_Supplied entries:_
* begin *

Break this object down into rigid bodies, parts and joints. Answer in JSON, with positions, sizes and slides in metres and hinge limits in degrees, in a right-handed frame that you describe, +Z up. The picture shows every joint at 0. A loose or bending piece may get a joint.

* end *
* begin *

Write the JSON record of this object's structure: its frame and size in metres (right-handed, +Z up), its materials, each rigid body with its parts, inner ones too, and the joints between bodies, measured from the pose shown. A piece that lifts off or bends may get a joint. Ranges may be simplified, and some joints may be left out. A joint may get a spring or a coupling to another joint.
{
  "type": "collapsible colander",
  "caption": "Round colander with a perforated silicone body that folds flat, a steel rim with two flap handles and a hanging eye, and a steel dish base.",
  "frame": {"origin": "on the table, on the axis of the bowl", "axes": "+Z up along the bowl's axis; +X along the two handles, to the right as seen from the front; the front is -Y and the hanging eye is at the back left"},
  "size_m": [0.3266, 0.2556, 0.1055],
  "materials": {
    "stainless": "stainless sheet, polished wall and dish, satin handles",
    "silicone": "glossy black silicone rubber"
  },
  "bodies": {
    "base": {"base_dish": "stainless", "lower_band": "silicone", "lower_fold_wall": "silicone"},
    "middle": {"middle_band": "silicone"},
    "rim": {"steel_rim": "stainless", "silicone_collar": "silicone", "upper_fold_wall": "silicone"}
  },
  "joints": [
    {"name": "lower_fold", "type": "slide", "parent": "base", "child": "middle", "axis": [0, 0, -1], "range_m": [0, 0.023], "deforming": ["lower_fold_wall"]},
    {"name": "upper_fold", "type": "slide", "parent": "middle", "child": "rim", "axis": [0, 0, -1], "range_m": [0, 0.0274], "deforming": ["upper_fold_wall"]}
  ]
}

* end *

Count every line bearing the word "materials"; report the total only.

2